Darzamat is a protective deity guarding gardens and forests in Slavonic mythology. This makes a fitting name for a band that creates dense, forest-like compositions of gothic, doom, and black metal. Not typically my genre of choice, but I have always been fascinated by the melodies and cohesiveness that underlies the surface chaos of the black metal genre.
My first exposure to Darzamat came earlier this year, specifically, with their one-song contribution to the Metalmania 2005 DVD release. I thought the sound was intriguing, but it came off as frustratingly repetitive. Now, I have had the chance to listen to their latest full-length release, Transkarpatia.
The first thing that jumped out at me was the epic cinematic nature of the album. A dark, evil film filled with the occult and vampirism that plays out to a soundtrack of the damned. Whether or not there is an concept at work behind this album, I do not know. I would surmise that the answer is yes, but so many of the words are unintelligible to this listener.

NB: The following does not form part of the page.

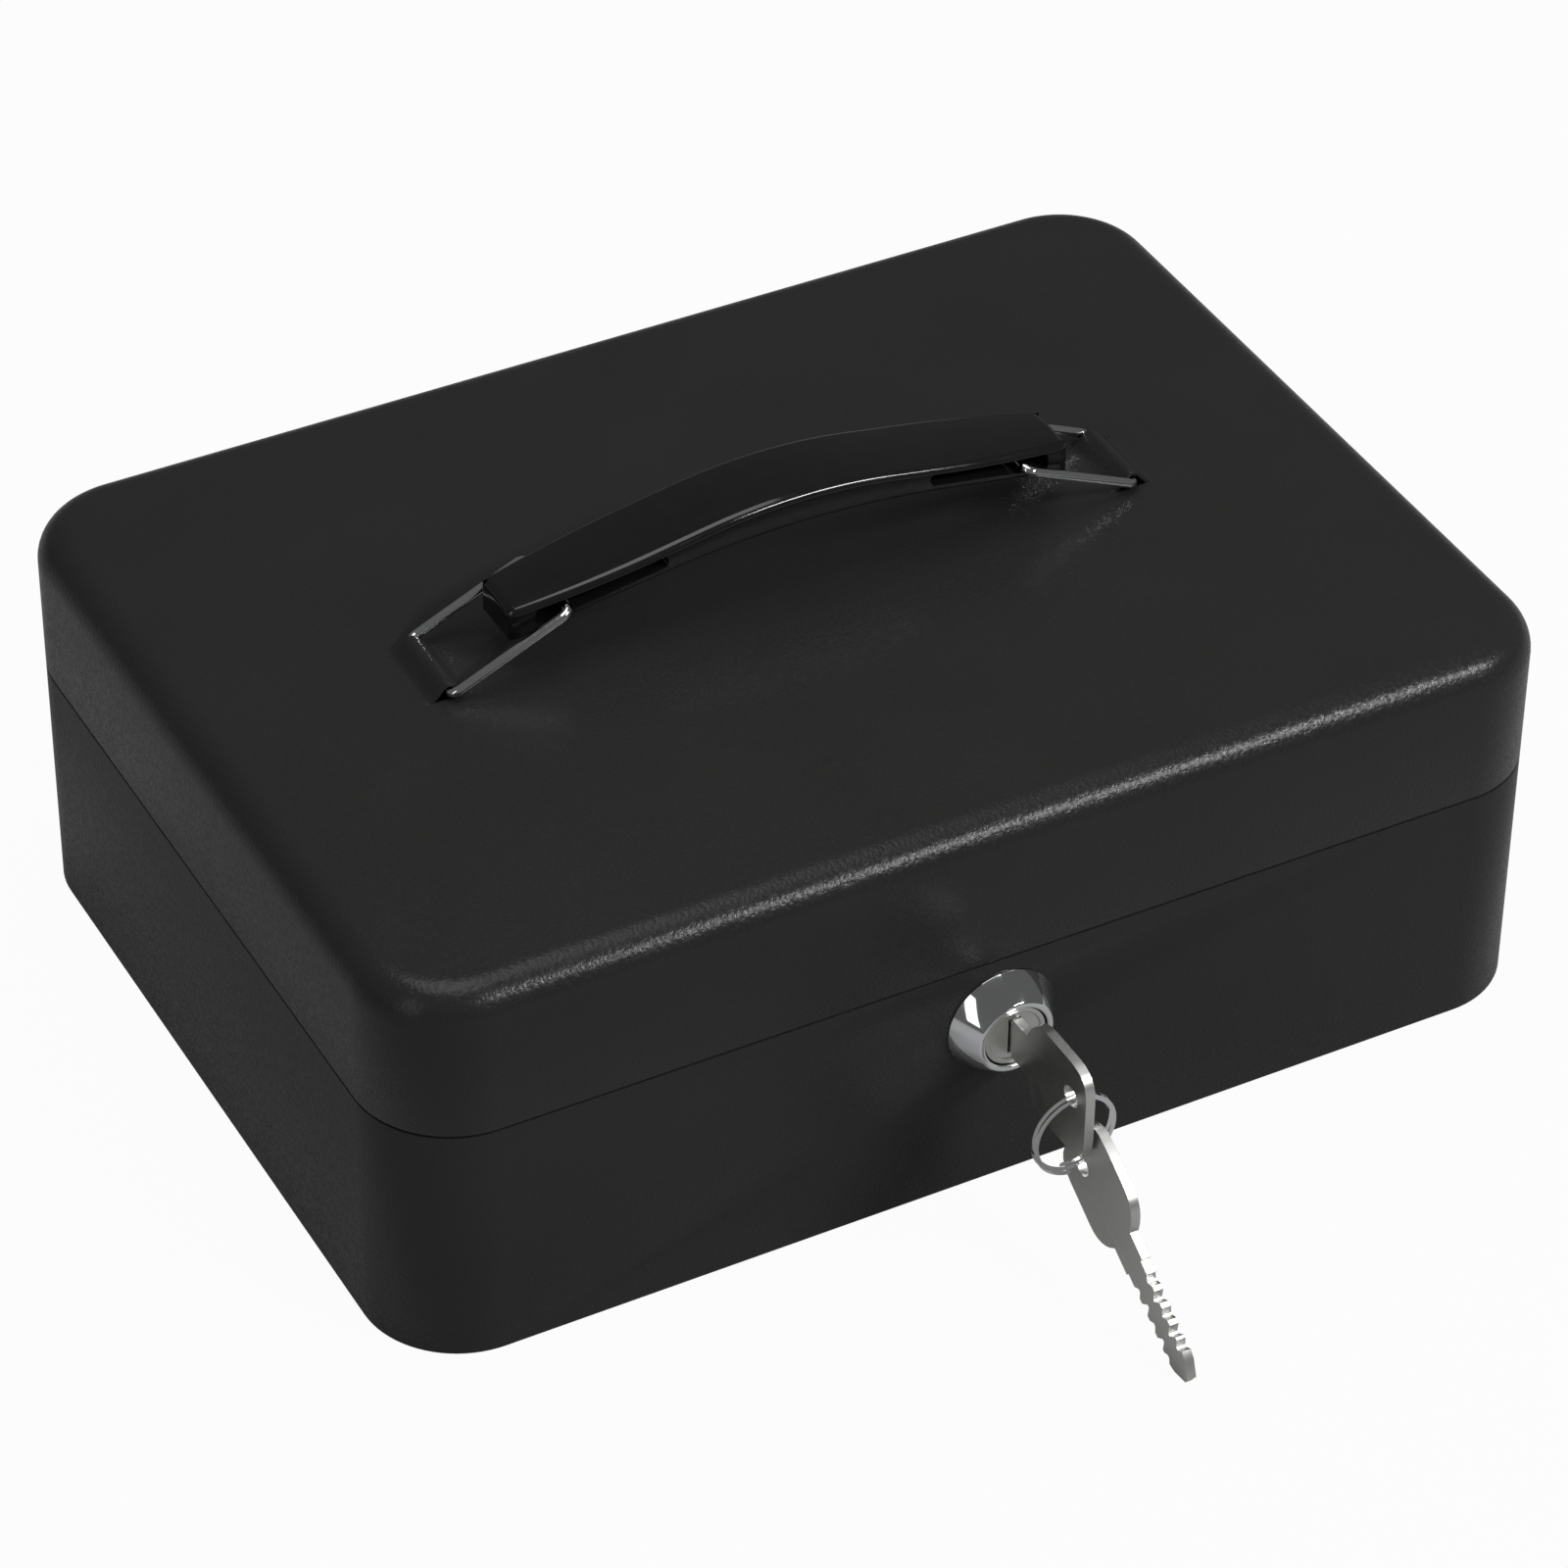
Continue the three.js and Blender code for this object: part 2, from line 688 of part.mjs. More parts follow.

The strongest evidence to the concept idea is the track "Letter from Hell" that comes midway through the album. It is a narrated account of the torture of an accused witch, and her subsequent, and vehement admission. It is an interesting interlude, if somewhat laughable in execution. It is performed by one half of the vocal duo, Nera, who puts a lot into the performance, but it somehow seems as if she is trying to channel Bela Lugosi's Bulgarian accent.
The album flows with a relentless combination of brutality and melody. An interesting combination to be sure. Fronting the band are Nera and her male vocal counterpart, Flauros. He has an odd voice, it is a rather high-pitched, throat-driven growl. It is a growl that I have come to expect from this style, but the higher pitch is new.